Saturday, May 27, 2017

But I Don't Want All the Feels, or I Hate Change, Part 12


If you don't read XKCD, you should. But this one is still my favorite. And it describes perfectly how I feel right now.

[Sidebar, if you want a great catalogue of wrongs, you should read Anne Kennedy's blog, Preventing Grace. She keeps a better tally than I ever could and writes with a lot more polish. She even has a book!]

But I digress.

One of the results of reexamining traumas of the past, of unwrapping all the crusty bandages I've wrapped around my heart, is that my emotions are rather more, well, present. And I have spent the last 24 hours irritated with everything. Lots of someones on the Internet are wrong, but so is everyone else, including me.

I read this cartoon about women shouldering more of the burdens at home and even though it barely applies to me (dear husband is actually very helpful in the home, in addition to working a full time job in order to provide our daily bread), I was irritated. I spent most of the last week getting ready for the people who clean my house to come yesterday afternoon (yes, it really does take us that long to pick up our crap!) and when they were done, it was wonderful for about 5 minutes. Because then I remembered all the piles of stuff that I had just stacked higher instead of sorting them and throwing away half of it, because I was in a hurry to clear all the flat surfaces for cleaning. Half of the clothes in my closet don't fit me. I'm sure I have at least a dozen pairs of shoes and I only wear 4. What is wrong with me? Why can't I just let go of the stuff?

I have no difficulty sorting through my children's possessions. Books are recycled (if they got partially et), given to cousins or donated to the library. Alex shreds most his clothes before he grows out of them, so I rarely have problems there. Miranda's clothes go to her much smaller cousin in hopes that someday, she can wear them. Stuffed animals go in the trash when we're done with them. We had bed bugs once; once paranoid, always paranoid. Miranda, our budding artist, is having a problem with keeping every scrap of paper she ever drew a stick figure on but even then, paper doesn't take up that much space. Alex has two bins of birds. Here is a small sample.


But I have my childhood stamp collection in a bag in our bedroom, where it's been for nearly 18 months, because I want to give it to someone who'll use it instead of just throwing that part of my childhood away. I have all my favorite books from childhood on one shelf of the magnificent bookcase dear husband built me several years ago (Laura Ingalls Wilder, Janette Oke and L.M. Montgomery) that my children ARE NEVER GOING TO READ. And then there's all the clothes.

It is a truth universally acknowledged that parenting causes weight gain. I was one of the fortunate few who didn't keep my pregnancy weight more than a couple of weeks post delivery. I am, however, one of the many who "eats my feelings," usually in chocolate, from the stress my children cause. And the more stress you add, the less likely you are to take the time to eat healthier foods and exercise.

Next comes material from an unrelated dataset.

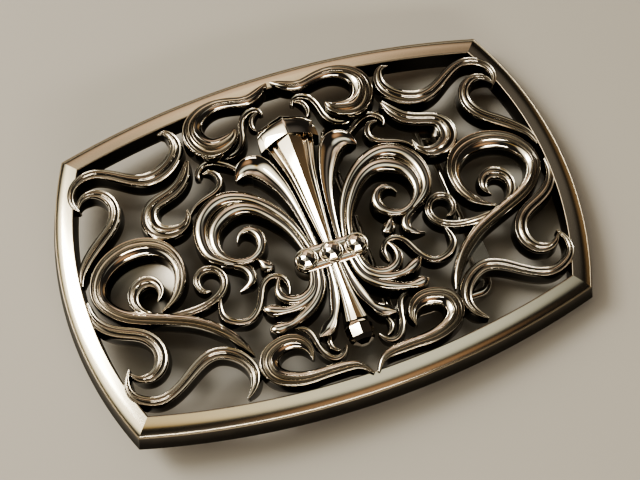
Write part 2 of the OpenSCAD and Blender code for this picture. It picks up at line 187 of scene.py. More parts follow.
def metal(name, oxide, halftone, bright, smooth, dull, grain, tarnish):
    """A metal that goes from oxide through halftone to bright as relief rises, and from dull to smooth.
    Oxide has gone by relief 0.5, and bright metal comes in from 0.4 to 0.9. Grain is the depth of the
    polishing scratches in metres, and tarnish how far the borders wander."""
    shader = Shader(bpy.data.materials.new(name))
    coordinates = shader.add("ShaderNodeTexCoord", {}, {})
    cloud = shader.noise(coordinates.outputs["Object"], cloud_scale, 4.0)
    speck = shader.noise(coordinates.outputs["Object"], speck_scale, 2.0)
    along = shader.vector("MULTIPLY", coordinates.outputs["UV"], scratch_stretch)
    scratch = shader.noise(along.outputs[0], 1.0, 3.0)
    relief = (shader.attribute("relief") + (cloud - 0.5) * tarnish).clamp()
    lower = (relief * 2.2 - 0.10).clamp()
    upper = ((relief - 0.40) * 2.0).clamp()
    colour = shader.mix(upper, shader.mix(lower, oxide, halftone), bright)
    roughness = dull + (smooth - dull) * upper + (scratch - 0.5) * 0.06 + (cloud - 0.5) * 0.04
    bump = shader.add(
        "ShaderNodeBump", {}, {"Height": scratch + speck * 0.3, "Distance": grain, "Strength": 0.5}
    )
    surface = shader.surface
    shader.feed(surface.inputs["Base Color"], colour)
    shader.feed(surface.inputs["Roughness"], roughness.clamp())
    shader.feed(surface.inputs["Normal"], bump.outputs[0])
    surface.inputs["Metallic"].default_value = 1.0
    return shader.owner


oxide_black = (0.020, 0.017, 0.014, 1)
bezel_silver = metal(
    "bezel_silver", (0.03, 0.026, 0.022, 1), (0.38, 0.32, 0.25, 1), (0.72, 0.68, 0.58, 1),
    smooth=0.17, dull=0.36, grain=0.0000015, tarnish=0.08,
)
scroll_silver = metal(
    "scroll_silver", oxide_black, (0.30, 0.265, 0.225, 1), (0.94, 0.90, 0.83, 1),
    smooth=0.09, dull=0.18, grain=0.0000004, tarnish=0.08,
)
petal_silver = metal(
    "petal_silver", oxide_black, (0.42, 0.36, 0.29, 1), (0.94, 0.90, 0.83, 1),
    smooth=0.07, dull=0.18, grain=0.0000003, tarnish=0.10,
)
hardware_steel = metal(
    "hardware_steel", (0.05, 0.045, 0.04, 1), (0.34, 0.32, 0.29, 1), (0.70, 0.67, 0.62, 1),
    smooth=0.10, dull=0.34, grain=0.0000008, tarnish=0.05,
)
finish_of_slot = {
    "bezel": bezel_silver,
    "scrollwork": scroll_silver,
    "fleur_de_lis": petal_silver,
    "hardware": hardware_steel,
}
print("finishes:", [finish.name for finish in finish_of_slot.values()])

# %% [markdown]
# ## Surface kit
# Every piece is a grid of points: closed rings, one after another. Quads join neighbouring rings,
# and a fan of triangles to a pole closes each end, unless the rings themselves run round in a loop.
# The volume that the faces enclose is positive when they face outwards, so its sign says whether a
# grid, or its mirror image, has to be turned round.

# %% Shells
class Shell:
    """A closed surface from a grid of rings, with its corners' UVs in mm and its points' relief."""

    def __init__(self, grid, relief, looped=False):
        rings, around = grid.shape[:2]
        i = np.arange(rings if looped else rings - 1)[:, None]
        j = np.arange(around)[None, :]
        here, ahead = i * around, (i + 1) % rings * around
        beside = (j + 1) % around
        quads = np.stack([here + j, here + beside, ahead + beside, ahead + j], -1).reshape(-1, 4)
        along = np.linalg.norm(np.diff(grid, axis=0, append=grid[:1]), axis=2).mean(1)
        across = np.linalg.norm(np.diff(grid, axis=1, append=grid[:, :1]), axis=2).max(0)
        u = np.concatenate([[0.0], np.cumsum(along)])
        v = np.concatenate([[0.0], np.cumsum(across)])
        corner_u = np.stack([u[i] + 0 * j, u[i] + 0 * j, u[i + 1] + 0 * j, u[i + 1] + 0 * j], -1)
        corner_v = np.stack([v[j] + 0 * i, v[j + 1] + 0 * i, v[j + 1] + 0 * i, v[j] + 0 * i], -1)
        self.points = grid.reshape(-1, 3)
        self.relief = np.broadcast_to(relief, (rings, around)).reshape(-1)
        self.quads = quads
        self.quad_uv = np.stack([corner_u, corner_v], -1).reshape(-1, 2)
        self.fans = np.zeros((0, 3), int)
        self.fan_uv = np.zeros((0, 2))
        if not looped:
            self.close_ends(grid, u, v)
        if self.volume() < 0:
            self.quads = self.quads[:, ::-1]
            self.fans = self.fans[:, ::-1]
            self.quad_uv = self.quad_uv.reshape(-1, 4, 2)[:, ::-1].reshape(-1, 2)
            self.fan_uv = self.fan_uv.reshape(-1, 3, 2)[:, ::-1].reshape(-1, 2)

    def close_ends(self, grid, u, v):
        """Adds a pole at the middle of the first ring and of the last, and a fan of triangles to each."""
        rings, around = grid.shape[:2]
        j = np.arange(around)
        beside = (j + 1) % around
        last = (rings - 1) * around
        poles = np.stack([grid[0].mean(0), grid[-1].mean(0)])
        start = np.stack([beside, j, 0 * j + rings * around], -1)
        end = np.stack([last + j, last + beside, 0 * j + rings * around + 1], -1)
        middle = (v[:-1] + v[1:]) / 2
        start_uv = np.stack([np.stack([0 * v[1:], v[1:]], -1), np.stack([0 * v[1:], v[:-1]], -1),
                             np.stack([0 * middle - 0.1, middle], -1)], 1)
        top = u[rings - 1]
        end_uv = np.stack([np.stack([0 * middle + top, v[:-1]], -1), np.stack([0 * middle + top, v[1:]], -1),
                           np.stack([0 * middle + top + 0.1, middle], -1)], 1)
        edge_relief = self.relief.reshape(rings, around)[[0, -1]].mean(1)
        self.points = np.concatenate([self.points, poles])
        self.relief = np.concatenate([self.relief, edge_relief])
        self.fans = np.concatenate([start, end])
        self.fan_uv = np.concatenate([start_uv, end_uv]).reshape(-1, 2)

    def volume(self):
        """Six times the enclosed volume: the sum of a . (b x c) over the triangles."""
        q = self.points[self.quads]
        t = self.points[self.fans]
        first = np.einsum("ij,ij->", q[:, 0], np.cross(q[:, 1], q[:, 2]))
        second = np.einsum("ij,ij->", q[:, 0], np.cross(q[:, 2], q[:, 3]))
        return first + second + np.einsum("ij,ij->", t[:, 0], np.cross(t[:, 1], t[:, 2]))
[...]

So I weigh more than I used to and most of my clothes don't fit. But, like almost every woman I know, I haven't given up the dream of someday weighing less and wearing those clothes again. At what point do I give this up? Should I just give away the size 12's and keep everything else. (Actually, I think I did do that last year.) I could get rid of some of the shoes I haven't worn in a dozen years and then I might be able to actually see the floor of the closet. But is that just a token response to a larger problem. And I am the larger problem.

When I started blogging again almost two weeks ago, words flowed easily and I thought this process had a foreseeable end. Now, the more that I look into the abyss, the deeper it gets. I raged at my father in law for years for his hoarding, but here I am, doing the same thing. Grasping my stuff in order to hold on to my past. I hate change.